Pierre Pirotte by Jean-Luc Debry

Pierre Pirotte by Jean-Luc Debry

Auteur:Jean-Luc Debry
La langue: fra
Format: epub
Tags: Roman
Éditeur: Prospéro's books
Publié: 2017-03-02T05:00:00+00:00


Bernay

UN DES DERNIERS dimanches de mai, Eugène Pirotte, le frère de Pierre, qui tenait un magasin de bimbeloterie dans la grande rue de Bernay, vint trouver Fauvel le pharmacien, dont le magasin faisait face à sa boutique. Fauvel malgré son jeune âge, 25 ans à peine, parce qu’il était toujours bien mis de sa personne, faisait forte impression Lorsque, le dimanche après-midi, il se promenait au bras de sa jeune épouse dans les rues de Bernay, vêtu d’une redingote de bonne facture, la tête couverte d’un chapeau à la mode et portant à la main une belle canne bien ouvragée qu’il balançait négligemment, il en imposait et les passants les saluaient avec déférence. Ce jour-là, il était tête nue et avait passé une simple blouse sur sa tenue de ville. Une aimable conversation s’engagea sur le pas de la porte.

À l’intérieur, plusieurs personnes, dont monsieur Philoque Paul, mercier de son état, attendaient patiemment. Eugène Pirotte, fier de pouvoir donner des nouvelles fraîches des événements parisiens, montra une lettre.

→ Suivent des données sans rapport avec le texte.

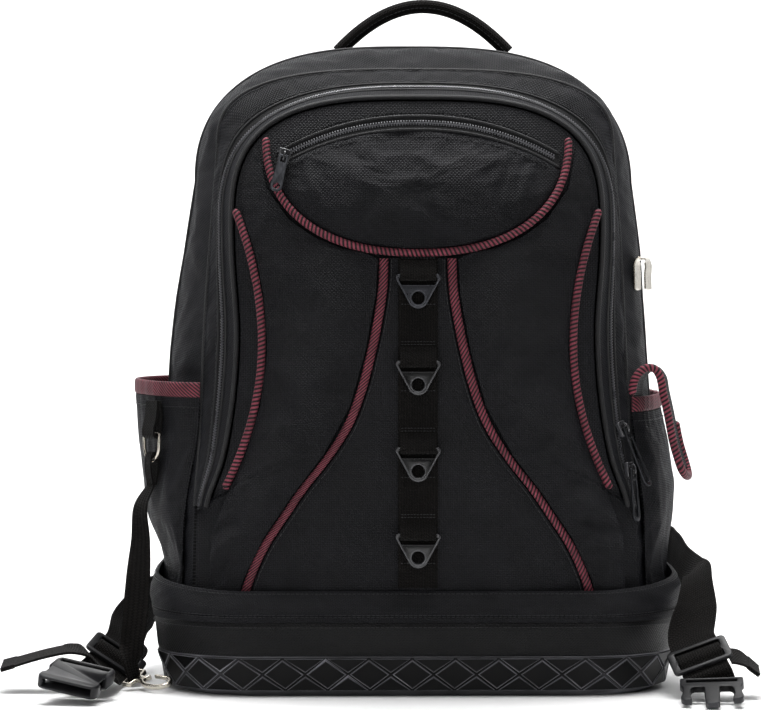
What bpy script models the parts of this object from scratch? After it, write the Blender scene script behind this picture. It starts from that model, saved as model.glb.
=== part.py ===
"""Tool backpack with a moulded base, standing on a floor with its front towards -Y.

Metres, +Z up. The origin is the centre of the base's underside.
"""

import math

import bmesh
import bpy
import numpy as np
from mathutils import Matrix, Vector

# Clearances and wall thicknesses
GAP = 0.0004
SEAM_GAP = 0.0002
VALLEY_GAP = 0.0009
CLOTH = 0.002
BAND_WALL = 0.003
WEBBING = 0.0014

# Base: half width, half depth and corner radius of its plan at each height
CORNER = 0.073
BACK_CORNER_SHARE = 0.45
FLOOR_PLAN = (0.1765, 0.1045)
TRAY_LOW_PLAN = (0.1852, 0.1102)
TRAY_TOP_PLAN = (0.1918, 0.1125)
TRAY_TOP = 0.0293
PAD_LOW = 0.0045
PAD_HIGH = 0.0283
PAD_COUNT = 36
PAD_PHASE = 0.37
PAD_MARGIN = 0.0013
PAD_RISE = 0.0012
TRAY_FLOOR = 0.004
COATED_TOP = 0.0537
LIP_FRONT_TOP = 0.0763
LIP_SIDE_TOP = 0.0885
CLOTH_LOW = 0.0568

# Arched seams of the body: column in the tables below, height of the top, the arch's own height, the
# powers of its curve upwards and across, and its share of the soft body's lean
SEAMS = {
    "front": {"column": 1, "top": 0.437, "arch": 0.100, "rise": 3.0, "run": 3.0, "lean": 0.0},
    "zip": {"column": 2, "top": 0.444, "arch": 0.100, "rise": 2.6, "run": 2.6, "lean": 0.0},
    "valley": {"column": 3, "top": 0.459, "arch": 0.060, "rise": 3.0, "run": 3.0, "lean": 0.25},
    "rear": {"column": 4, "top": 0.480, "arch": 0.102, "rise": 2.2, "run": 2.9, "lean": 1.0},
    "back": {"column": 5, "top": 0.471, "arch": 0.100, "rise": 2.3, "run": 2.7, "lean": 1.0},
}
# height, then how far the soft body leans to the right there
LEAN_ROWS = (
    (0.056, -0.0034),
    (0.200, -0.0040),
    (0.250, -0.0043),
    (0.290, -0.0034),
    (0.325, -0.0014),
    (0.380, -0.0007),
    (0.430, -0.0020),
    (0.480, -0.0022),
)
# height, then the half width at the front, zip, valley, rear and back seams
SIDE_ROWS = (
    (0.056, 0.1600, 0.1625, 0.1635, 0.1810, 0.1745),
    (0.144, 0.1535, 0.1575, 0.1612, 0.1822, 0.1750),
    (0.170, 0.1442, 0.1505, 0.1595, 0.1832, 0.1755),
    (0.200, 0.1384, 0.1465, 0.1580, 0.1826, 0.1752),
    (0.260, 0.1335, 0.1425, 0.1560, 0.1792, 0.1722),
    (0.320, 0.1370, 0.1445, 0.1530, 0.1730, 0.1668),
    (0.400, 0.1380, 0.1445, 0.1470, 0.1617, 0.1565),
)
# height, then the depth (y) at the same seams
DEPTH_ROWS = (
    (0.056, -0.0920, -0.0900, -0.0880, 0.000, 0.092),
    (0.144, -0.0935, -0.0865, -0.0795, 0.000, 0.092),
    (0.200, -0.0920, -0.0790, -0.0640, 0.002, 0.092),
    (0.300, -0.0900, -0.0730, -0.0520, 0.004, 0.092),
    (0.480, -0.0840, -0.0660, -0.0460, 0.006, 0.092),
)
GUSSET_LOW = 0.144
SIDE_STEPS = 6
CROWN_STEPS = 14
CROWN_LOW = 0.36
BACK_PAD = 0.0125

# Front panel: its middle stands proud of its rim
PANEL_MIDDLE = 0.220
PANEL_CROWN = -0.1145
PANEL_FALL = 3.5
PANEL_LOW = 0.060
PANEL_SHOULDER = 0.137
PANEL_BOTTOM_DEPTH = -0.1040
PIPING = 0.0018
BINDING = 0.0028
LIFT = 0.0016

# Top pocket: a U-shaped binding below, an arched zipper above
POCKET_HALF = 0.110
POCKET_RIM = 0.405
POCKET_DROP = 0.0845
POCKET_POWER = 2.3
POCKET_MIDDLE = 0.366
POCKET_BULGE = 0.013
ZIP_TOP = 0.4155
ZIP_FALL = 0.0275
ZIP_HALF_SPAN = 0.103
ZIP_TAPE = 0.0052

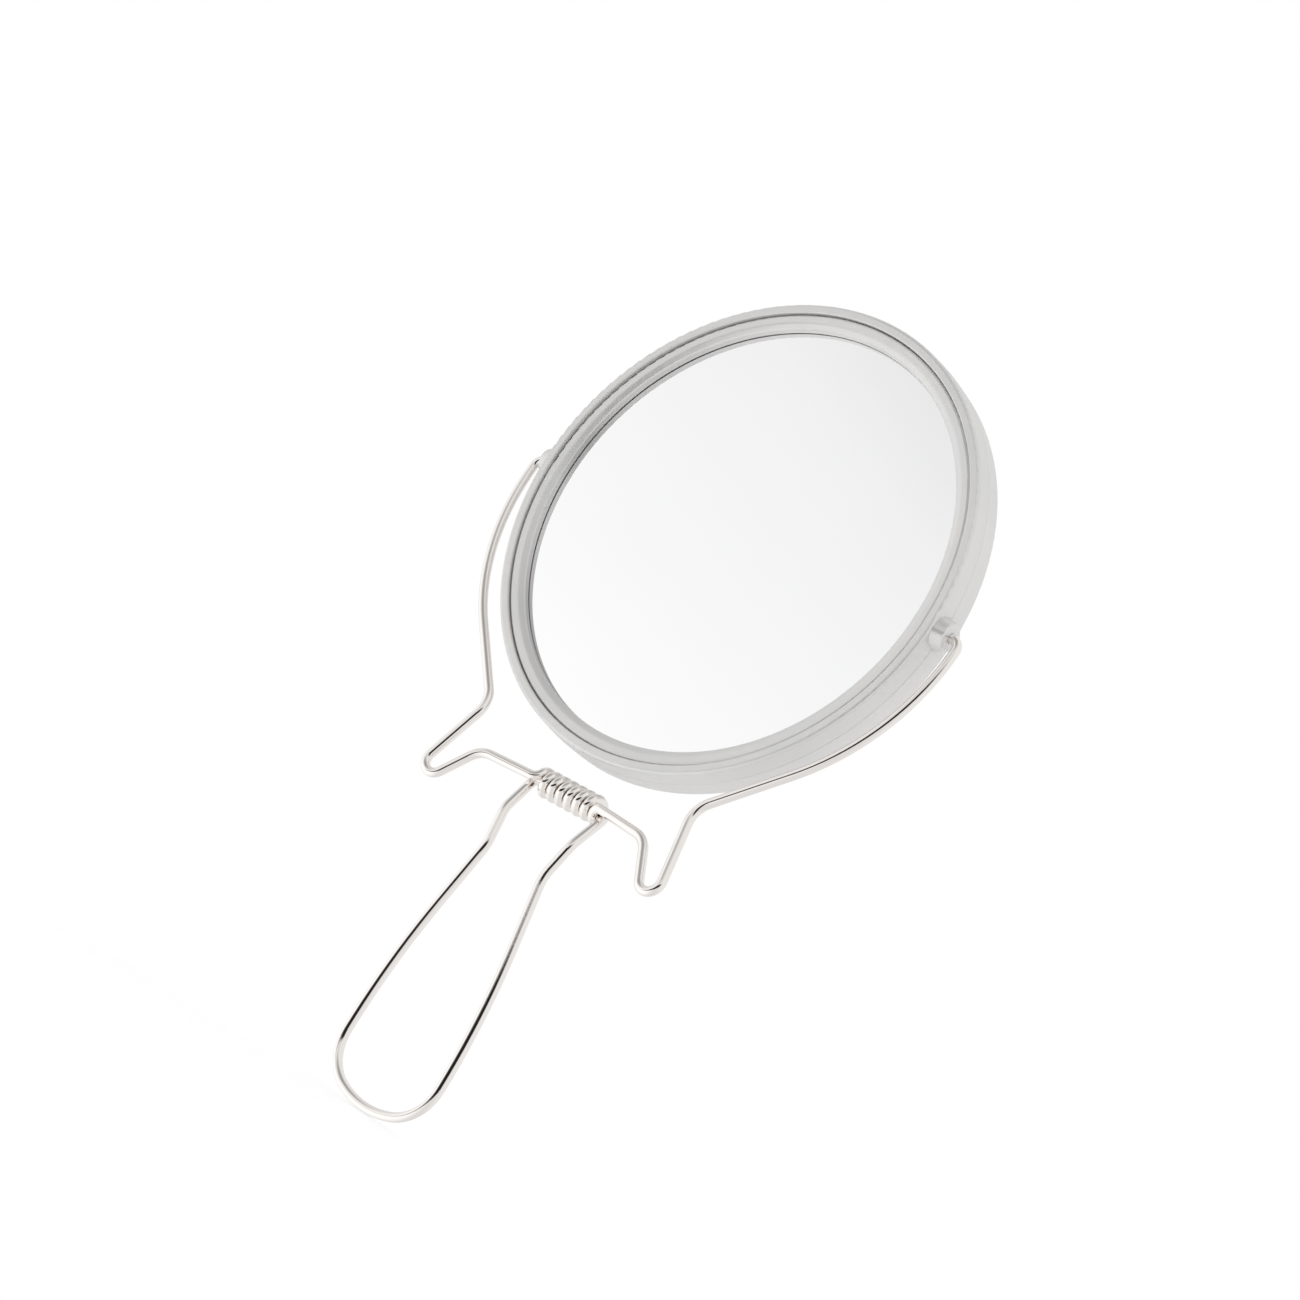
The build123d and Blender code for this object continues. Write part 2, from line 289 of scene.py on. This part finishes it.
def graded(tree, turn, stops):
    """Brightness read from stops, pairs of a turn from -1 to 1 and a brightness; the two ends come first."""
    lift = tree.nodes.new("ShaderNodeMapRange")
    lift.inputs["From Min"].default_value = -1.0
    tree.links.new(turn, lift.inputs["Value"])
    scale = tree.nodes.new("ShaderNodeValToRGB")
    elements = scale.color_ramp.elements
    for index, (turn_at, value) in enumerate(stops):
        place = (turn_at + 1) / 2
        stop = elements[index] if index < 2 else elements.new(place)
        stop.position = place
        stop.color = (value, value, value, 1)
    tree.links.new(lift.outputs["Result"], scale.inputs["Fac"])
    return scale.outputs["Color"]


def compute(tree, operation, first, second=0.0):
    """Math node on two inputs, each a socket or a number."""
    node = tree.nodes.new("ShaderNodeMath")
    node.operation = operation
    for socket, value in zip(node.inputs, (first, second)):
        if isinstance(value, (int, float)):
            socket.default_value = value
        else:
            tree.links.new(value, socket)
    return node.outputs[0]


def smooth_step(tree, value, span, low, high):
    """Eases from low at the start of span to high at its end."""
    step = tree.nodes.new("ShaderNodeMapRange")
    step.interpolation_type = "SMOOTHSTEP"
    set_inputs(step, From_Min=span[0], From_Max=span[1], To_Min=low, To_Max=high)
    tree.links.new(value, step.inputs["Value"])
    return step.outputs["Result"]


# ---------------------------------------------------------------- studio

def add_floor():
    """Floor disc under the lowest point of the object, left out of reflections."""
    bpy.ops.mesh.primitive_circle_add(
        vertices=FLOOR_CORNERS,
        radius=FLOOR_RADIUS,
        fill_type="NGON",
        location=(0, 0, cad_box[0][2]),
    )
    floor = bpy.context.object
    floor.name = "floor"
    floor.data.materials.append(floor_surface("floor_white"))
    floor.visible_glossy = False


def gap_light(tree, leftward, upward, frontal):
    """Share of the room's light that the dark gap leaves: low inside the ellipse, 1 outside it."""
    across = compute(tree, "DIVIDE", compute(tree, "SUBTRACT", leftward, GAP_MIDDLE[0]), GAP_REACH[0])
    rise = compute(tree, "MULTIPLY", across, GAP_TILT * GAP_REACH[0])
    level = compute(tree, "SUBTRACT", upward, rise)
    along = compute(tree, "DIVIDE", compute(tree, "SUBTRACT", level, GAP_MIDDLE[1]), GAP_REACH[1])
    across_squared = compute(tree, "POWER", across, 2.0)
    along_squared = compute(tree, "POWER", along, 2.0)
    away = compute(tree, "SQRT", compute(tree, "ADD", across_squared, along_squared))
    inside = smooth_step(tree, away, GAP_EDGE, low=1.0, high=0.0)
    facing = smooth_step(tree, frontal, GAP_FACING, low=0.0, high=1.0)
    hidden = compute(tree, "MULTIPLY", inside, facing)
    return compute(tree, "SUBTRACT", 1.0, compute(tree, "MULTIPLY", hidden, 1.0 - GAP_BRIGHTNESS))


def room_light(tree, left, above, toward):
    """Brightness of the room in each direction; left, above and toward are the picture's directions."""
    direction = tree.nodes.new("ShaderNodeTexCoord").outputs["Generated"]
    leftward = dot_with(tree, direction, left)
    upward = dot_with(tree, direction, above)
    frontal = dot_with(tree, direction, toward)
    ceiling_axis = left * CEILING_AXIS[0] + above * CEILING_AXIS[1] + toward * CEILING_AXIS[2]
    ceiling = graded(tree, dot_with(tree, direction, ceiling_axis.normalized()), CEILING)
    walls = compute(tree, "MULTIPLY", graded(tree, leftward, ROOM_LEFTWARD), ceiling)
    return compute(tree, "MULTIPLY", walls, gap_light(tree, leftward, upward, frontal))


def add_world(left, above, toward):
    """White backdrop for the camera; for light and reflections, a white room with a dark gap."""
    world = bpy.data.worlds.new("studio")
    bpy.context.scene.world = world
    world.use_nodes = True
    tree = world.node_tree
    nodes, links = tree.nodes, tree.links
    nodes.clear()
    backdrop = nodes.new("ShaderNodeBackground")
    backdrop.inputs["Color"].default_value = WHITE
    room = nodes.new("ShaderNodeBackground")
    room.inputs["Color"].default_value = WHITE
    links.new(room_light(tree, left, above, toward), room.inputs["Strength"])
    path = nodes.new("ShaderNodeLightPath")
    mix = nodes.new("ShaderNodeMixShader")
    links.new(path.outputs["Is Camera Ray"], mix.inputs["Fac"])
    links.new(room.outputs["Background"], mix.inputs[1])
    links.new(backdrop.outputs["Background"], mix.inputs[2])
    output = nodes.new("ShaderNodeOutputWorld")
    links.new(mix.outputs["Shader"], output.inputs["Surface"])


def mirror_middle():
    """Middle of the mirror head, at the depth of the tilt axis."""
    low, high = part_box("plain_mirror")
    tilt = next(joint for joint in frame["joints"] if joint["name"] == "mirror_tilt")
    return Vector(((low.x + high.x) / 2, tilt["pos_m"][1], (low.z + high.z) / 2))


def add_camera():
    """Camera below the mirror and to its right, rolled so that the handle points to the lower left.

    Returns the picture's right, up and forward directions.
    """
    azimuth, elevation = radians(CAMERA_AZIMUTH), radians(CAMERA_ELEVATION)
    outward = Vector((sin(azimuth) * cos(elevation), -cos(azimuth) * cos(elevation), sin(elevation)))
    heading, pitch = radians(CAMERA_HEADING), radians(CAMERA_PITCH)
    forward = Vector((-sin(heading) * cos(pitch), cos(heading) * cos(pitch), sin(pitch)))
    level_right = forward.cross(Vector((0, 0, 1))).normalized()
    level_up = level_right.cross(forward)
    roll = radians(CAMERA_ROLL)
    right = cos(roll) * level_right + sin(roll) * level_up
    up = right.cross(forward)
    data = bpy.data.cameras.new("camera")
    data.lens = CAMERA_LENS
    data.sensor_width = SENSOR_WIDTH
    data.clip_start, data.clip_end = CAMERA_CLIP
    camera = bpy.data.objects.new("camera", data)
    rotation = Matrix((right, up, -forward)).transposed().to_4x4()
    camera.matrix_world = Matrix.Translation(mirror_middle() + outward * CAMERA_DISTANCE) @ rotation
    bpy.context.collection.objects.link(camera)
    bpy.context.scene.camera = camera
    return right, up, forward


add_materials()
picture_right, picture_up, picture_forward = add_camera()
add_floor()
add_world(left=-picture_right, above=picture_up, toward=-picture_forward)
bpy.context.scene.view_settings.view_transform = "Standard"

— Je viens juste de la recevoir de Paris. Elle émane de mon frère qui l’habite, dit-il bien fort pour que tous l’entendent.

Comme le pharmacien avait un médicament à préparer pour un de ses clients, il s’en occupa et, délaissant l’actualité pour ses obligations, se retira derrière son comptoir. Eugène Pirotte, comme on le lui demandait avec empressement, convaincu qu’il était du succès imminent de la Commune, lut à haute voix aux personnes présentes la lettre en question. Le pharmacien Fauvel sur le moment n’y prêta pas grande attention. Mais quand le lecteur eut terminé, il s’approcha de lui et lui demanda ce que contenait de si intéressant cette lettre. Son voisin la relut une seconde fois et de bon cœur. Il était dit que son frère, Pierre, était capitaine dans une compagnie de fédérés, qu’il y avait été blessé au couvent des Oiseaux d’une balle qui lui avait effleuré transversalement l’arrière de la tête. Il exprimait ses sympathies pour la Commune et son animosité contre les troupes de Versailles. Il écrivait même à son frère, qui en sourit, attendri, que s’il le trouvait dans un camp de Versaillais, il lui tirerait dessus comme sur un autre. En même temps qu’il lui en donnait lecture, le pharmacien lut la lettre par-dessus son épaule. Son trouble s’accrut à la vue de cette écriture régulière dans la graphie et maladroite dans les tournures. Mon Dieu, Seigneur, et si c’était vrai qu’ils allaient l’emporter. Les partageux au pouvoir, il ne manquait plus que ça ! Ah, comme si ce n’était pas assez d’avoir appris que ce pauvre empereur Napoléon III avait été hué par ses propres troupes alors que prisonnier, après la capitulation de Sedan, son équipage fendait la masse compacte des régiments de son armée défaite. Les soldats français désarmés, amassés de part et d’autre de la route, surveillés par des Bavarois goguenards, avaient humilié leur empereur. Une scène à vous glacer le sang. Mon Dieu, quelle époque !

Ensuite, Eugène Pirotte, insouciant, s’en retourna vers son bazar.